* Start The input *

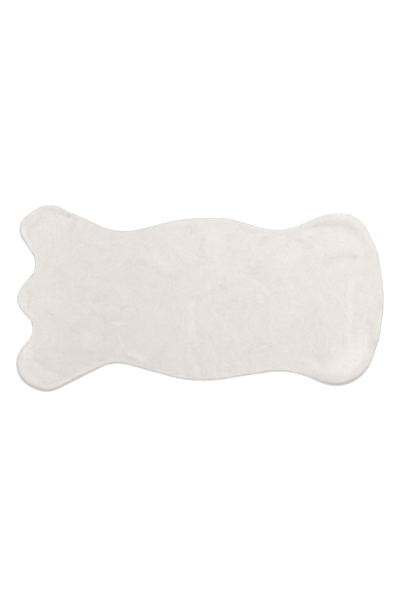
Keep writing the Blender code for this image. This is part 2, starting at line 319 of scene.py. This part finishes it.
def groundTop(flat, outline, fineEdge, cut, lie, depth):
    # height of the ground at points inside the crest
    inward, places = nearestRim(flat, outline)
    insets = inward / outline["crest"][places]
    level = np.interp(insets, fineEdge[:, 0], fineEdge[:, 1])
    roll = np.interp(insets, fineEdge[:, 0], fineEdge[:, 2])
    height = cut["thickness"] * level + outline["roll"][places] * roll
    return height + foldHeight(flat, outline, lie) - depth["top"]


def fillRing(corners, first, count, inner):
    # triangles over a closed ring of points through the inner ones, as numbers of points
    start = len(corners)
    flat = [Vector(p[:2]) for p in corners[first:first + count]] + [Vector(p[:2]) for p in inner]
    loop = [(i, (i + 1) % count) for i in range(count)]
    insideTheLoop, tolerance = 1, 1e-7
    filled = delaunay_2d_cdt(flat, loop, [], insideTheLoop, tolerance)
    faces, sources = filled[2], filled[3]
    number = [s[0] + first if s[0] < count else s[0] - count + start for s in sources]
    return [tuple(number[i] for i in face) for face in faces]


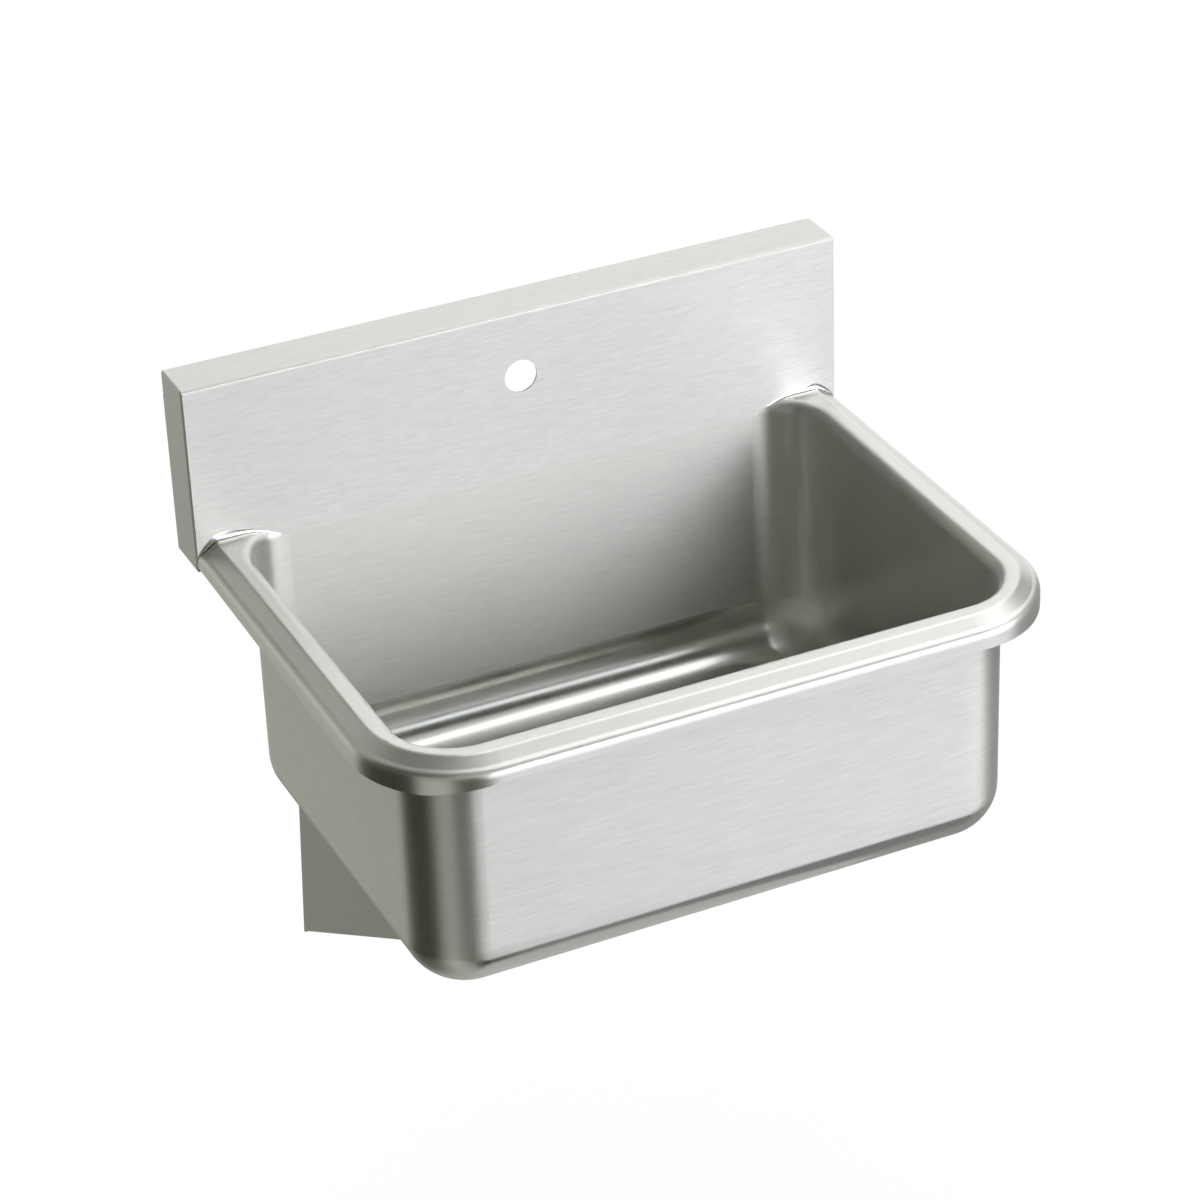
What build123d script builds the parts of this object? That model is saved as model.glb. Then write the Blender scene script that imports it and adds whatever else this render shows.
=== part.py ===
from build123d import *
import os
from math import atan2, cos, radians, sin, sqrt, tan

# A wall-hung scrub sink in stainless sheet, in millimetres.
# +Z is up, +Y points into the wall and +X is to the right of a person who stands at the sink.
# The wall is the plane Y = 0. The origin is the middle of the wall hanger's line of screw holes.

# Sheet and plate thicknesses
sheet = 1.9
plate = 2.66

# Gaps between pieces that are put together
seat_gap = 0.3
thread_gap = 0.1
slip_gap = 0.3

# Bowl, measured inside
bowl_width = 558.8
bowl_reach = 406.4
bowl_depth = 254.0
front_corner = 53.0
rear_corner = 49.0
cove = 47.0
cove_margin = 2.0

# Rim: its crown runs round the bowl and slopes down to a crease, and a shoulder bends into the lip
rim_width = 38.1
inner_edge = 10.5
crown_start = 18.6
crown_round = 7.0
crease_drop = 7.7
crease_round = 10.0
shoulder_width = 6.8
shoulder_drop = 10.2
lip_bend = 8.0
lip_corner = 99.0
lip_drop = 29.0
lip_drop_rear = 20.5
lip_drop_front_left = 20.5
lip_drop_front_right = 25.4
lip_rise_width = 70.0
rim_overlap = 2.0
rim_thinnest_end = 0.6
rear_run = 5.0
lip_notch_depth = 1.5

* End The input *
* Start The input *

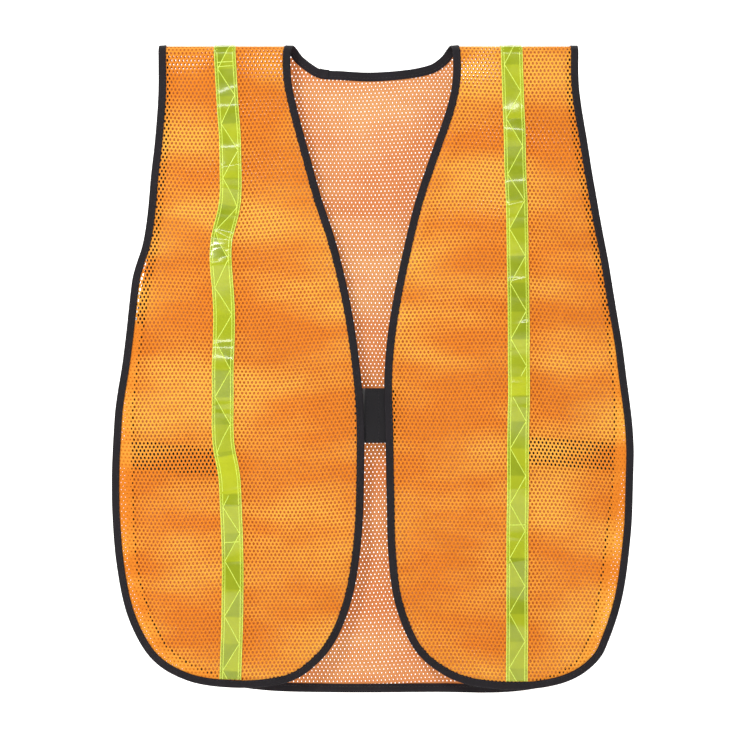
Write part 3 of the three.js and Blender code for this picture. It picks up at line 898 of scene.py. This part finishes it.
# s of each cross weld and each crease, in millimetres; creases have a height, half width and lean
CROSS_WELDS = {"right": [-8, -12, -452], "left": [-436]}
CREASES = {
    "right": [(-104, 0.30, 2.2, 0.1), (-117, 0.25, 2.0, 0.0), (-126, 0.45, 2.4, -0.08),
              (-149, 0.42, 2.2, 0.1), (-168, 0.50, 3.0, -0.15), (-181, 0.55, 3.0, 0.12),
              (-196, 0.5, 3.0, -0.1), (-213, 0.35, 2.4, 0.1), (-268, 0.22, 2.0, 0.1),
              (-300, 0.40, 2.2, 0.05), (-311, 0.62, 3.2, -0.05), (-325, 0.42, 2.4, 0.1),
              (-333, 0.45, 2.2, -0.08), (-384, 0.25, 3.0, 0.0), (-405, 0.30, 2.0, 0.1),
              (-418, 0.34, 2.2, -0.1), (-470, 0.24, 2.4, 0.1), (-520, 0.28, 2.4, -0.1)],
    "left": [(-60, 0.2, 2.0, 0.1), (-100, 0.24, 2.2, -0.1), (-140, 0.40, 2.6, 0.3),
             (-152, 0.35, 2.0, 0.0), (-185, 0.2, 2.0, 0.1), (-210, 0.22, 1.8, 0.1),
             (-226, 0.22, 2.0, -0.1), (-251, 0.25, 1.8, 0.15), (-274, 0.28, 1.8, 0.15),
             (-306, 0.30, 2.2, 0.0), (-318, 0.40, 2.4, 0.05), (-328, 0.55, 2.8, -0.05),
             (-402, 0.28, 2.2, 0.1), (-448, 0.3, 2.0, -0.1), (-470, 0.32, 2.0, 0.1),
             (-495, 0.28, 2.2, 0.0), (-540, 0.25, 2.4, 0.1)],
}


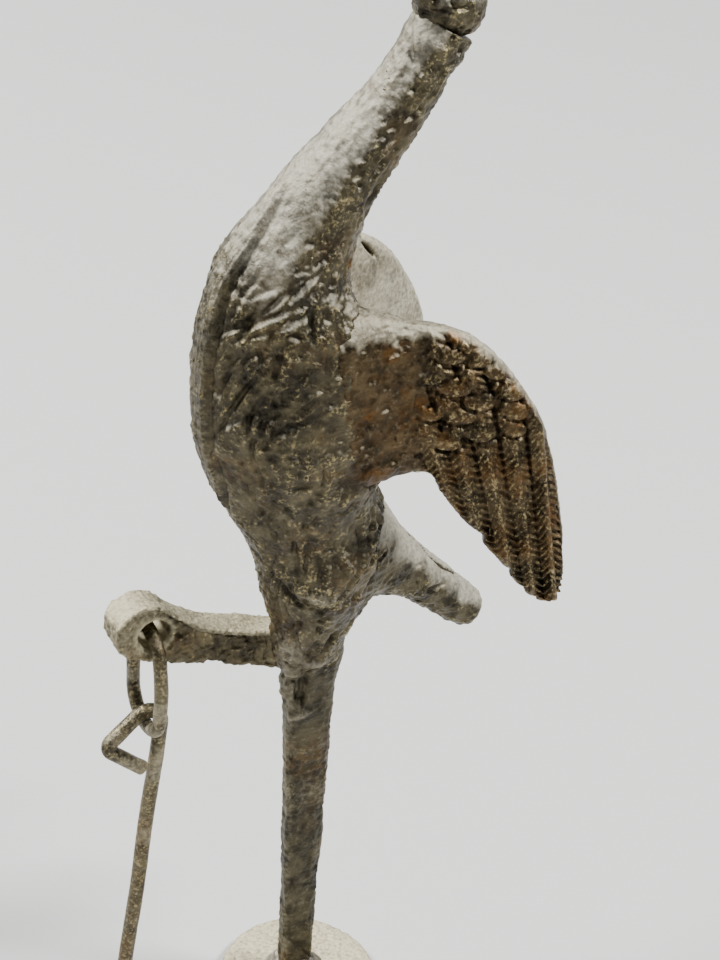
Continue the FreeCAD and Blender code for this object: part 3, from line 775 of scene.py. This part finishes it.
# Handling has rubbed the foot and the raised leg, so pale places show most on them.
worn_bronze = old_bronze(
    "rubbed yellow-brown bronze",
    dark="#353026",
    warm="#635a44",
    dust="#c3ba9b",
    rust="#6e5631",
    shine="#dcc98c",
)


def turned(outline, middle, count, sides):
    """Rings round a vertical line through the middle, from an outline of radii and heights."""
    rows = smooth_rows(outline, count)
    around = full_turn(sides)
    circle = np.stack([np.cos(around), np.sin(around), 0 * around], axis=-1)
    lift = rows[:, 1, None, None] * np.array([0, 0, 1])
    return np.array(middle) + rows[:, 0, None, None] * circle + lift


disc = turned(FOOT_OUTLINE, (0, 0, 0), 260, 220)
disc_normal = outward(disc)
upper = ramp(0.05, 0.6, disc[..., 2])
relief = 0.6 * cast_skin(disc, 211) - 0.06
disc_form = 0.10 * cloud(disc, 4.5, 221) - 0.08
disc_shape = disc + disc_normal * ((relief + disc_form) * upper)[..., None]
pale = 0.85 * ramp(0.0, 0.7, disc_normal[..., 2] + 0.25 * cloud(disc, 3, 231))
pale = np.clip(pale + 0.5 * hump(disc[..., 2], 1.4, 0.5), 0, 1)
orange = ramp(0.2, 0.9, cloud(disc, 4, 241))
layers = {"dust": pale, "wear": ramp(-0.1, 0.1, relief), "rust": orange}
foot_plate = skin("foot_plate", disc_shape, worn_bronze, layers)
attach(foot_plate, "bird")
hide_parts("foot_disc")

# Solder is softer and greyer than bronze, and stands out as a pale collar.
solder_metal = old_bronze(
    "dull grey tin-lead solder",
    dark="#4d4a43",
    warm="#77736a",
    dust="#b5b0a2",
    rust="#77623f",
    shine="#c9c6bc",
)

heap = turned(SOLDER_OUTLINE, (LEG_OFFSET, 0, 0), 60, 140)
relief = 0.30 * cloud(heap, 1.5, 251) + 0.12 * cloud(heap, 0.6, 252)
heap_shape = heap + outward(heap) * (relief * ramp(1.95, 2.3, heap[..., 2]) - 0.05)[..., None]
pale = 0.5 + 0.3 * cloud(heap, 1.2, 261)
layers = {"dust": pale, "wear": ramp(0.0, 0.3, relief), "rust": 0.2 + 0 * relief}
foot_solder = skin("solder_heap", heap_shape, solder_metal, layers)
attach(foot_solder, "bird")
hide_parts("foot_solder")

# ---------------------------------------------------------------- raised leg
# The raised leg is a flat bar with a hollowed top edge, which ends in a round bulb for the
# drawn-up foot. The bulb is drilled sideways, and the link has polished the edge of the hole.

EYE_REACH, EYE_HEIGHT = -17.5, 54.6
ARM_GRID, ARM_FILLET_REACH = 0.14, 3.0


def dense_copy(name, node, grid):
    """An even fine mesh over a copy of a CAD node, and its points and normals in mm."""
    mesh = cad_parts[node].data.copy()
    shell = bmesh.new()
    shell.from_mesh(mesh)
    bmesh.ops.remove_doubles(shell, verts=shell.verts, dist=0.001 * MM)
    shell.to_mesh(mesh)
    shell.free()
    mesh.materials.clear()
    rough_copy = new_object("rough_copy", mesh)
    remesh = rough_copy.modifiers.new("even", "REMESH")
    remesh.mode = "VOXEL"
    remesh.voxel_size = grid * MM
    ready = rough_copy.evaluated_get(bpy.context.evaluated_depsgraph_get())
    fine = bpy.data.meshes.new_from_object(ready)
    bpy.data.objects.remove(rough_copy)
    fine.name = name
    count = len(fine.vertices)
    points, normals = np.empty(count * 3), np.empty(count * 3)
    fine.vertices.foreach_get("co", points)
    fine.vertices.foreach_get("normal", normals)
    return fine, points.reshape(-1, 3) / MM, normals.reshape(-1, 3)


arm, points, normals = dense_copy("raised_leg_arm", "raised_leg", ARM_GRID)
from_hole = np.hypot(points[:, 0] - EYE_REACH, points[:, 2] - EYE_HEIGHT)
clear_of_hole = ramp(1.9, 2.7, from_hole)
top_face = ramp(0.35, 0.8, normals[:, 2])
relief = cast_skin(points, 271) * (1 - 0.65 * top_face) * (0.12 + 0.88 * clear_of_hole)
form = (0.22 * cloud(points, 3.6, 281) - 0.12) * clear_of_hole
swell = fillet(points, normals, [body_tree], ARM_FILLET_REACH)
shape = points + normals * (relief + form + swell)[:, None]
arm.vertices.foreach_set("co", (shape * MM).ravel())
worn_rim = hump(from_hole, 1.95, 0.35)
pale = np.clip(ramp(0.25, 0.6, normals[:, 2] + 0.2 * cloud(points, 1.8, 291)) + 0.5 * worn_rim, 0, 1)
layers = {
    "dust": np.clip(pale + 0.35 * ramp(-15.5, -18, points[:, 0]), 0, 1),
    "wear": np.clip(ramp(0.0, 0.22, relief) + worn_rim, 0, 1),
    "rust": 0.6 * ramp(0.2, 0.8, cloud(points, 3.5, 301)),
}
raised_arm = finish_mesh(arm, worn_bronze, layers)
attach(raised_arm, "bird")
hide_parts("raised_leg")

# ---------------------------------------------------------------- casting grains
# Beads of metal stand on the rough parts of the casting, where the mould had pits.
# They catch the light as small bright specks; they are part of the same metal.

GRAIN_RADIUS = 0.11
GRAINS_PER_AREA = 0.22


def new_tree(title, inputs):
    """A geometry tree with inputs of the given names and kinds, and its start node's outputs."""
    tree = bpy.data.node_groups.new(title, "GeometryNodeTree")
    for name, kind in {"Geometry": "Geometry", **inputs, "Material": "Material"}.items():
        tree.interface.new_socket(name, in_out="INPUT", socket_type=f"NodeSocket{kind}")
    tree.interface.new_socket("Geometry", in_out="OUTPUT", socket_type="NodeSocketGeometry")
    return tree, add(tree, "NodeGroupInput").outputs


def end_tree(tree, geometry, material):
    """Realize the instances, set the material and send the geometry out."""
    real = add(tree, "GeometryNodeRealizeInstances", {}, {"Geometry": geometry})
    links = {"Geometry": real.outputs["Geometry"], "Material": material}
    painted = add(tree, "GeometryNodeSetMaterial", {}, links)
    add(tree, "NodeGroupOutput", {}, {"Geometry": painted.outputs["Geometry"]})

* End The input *
* Start The input *

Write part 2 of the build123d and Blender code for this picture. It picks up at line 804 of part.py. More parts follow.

* End The input *

Stated exercise
Identify and extract each line of the listing that contains "picture".

Answer for this exercise
Write part 3 of the three.js and Blender code for this picture. It picks up at line 898 of scene.py. This part finishes it.
Write part 2 of the build123d and Blender code for this picture. It picks up at line 804 of part.py. More parts follow.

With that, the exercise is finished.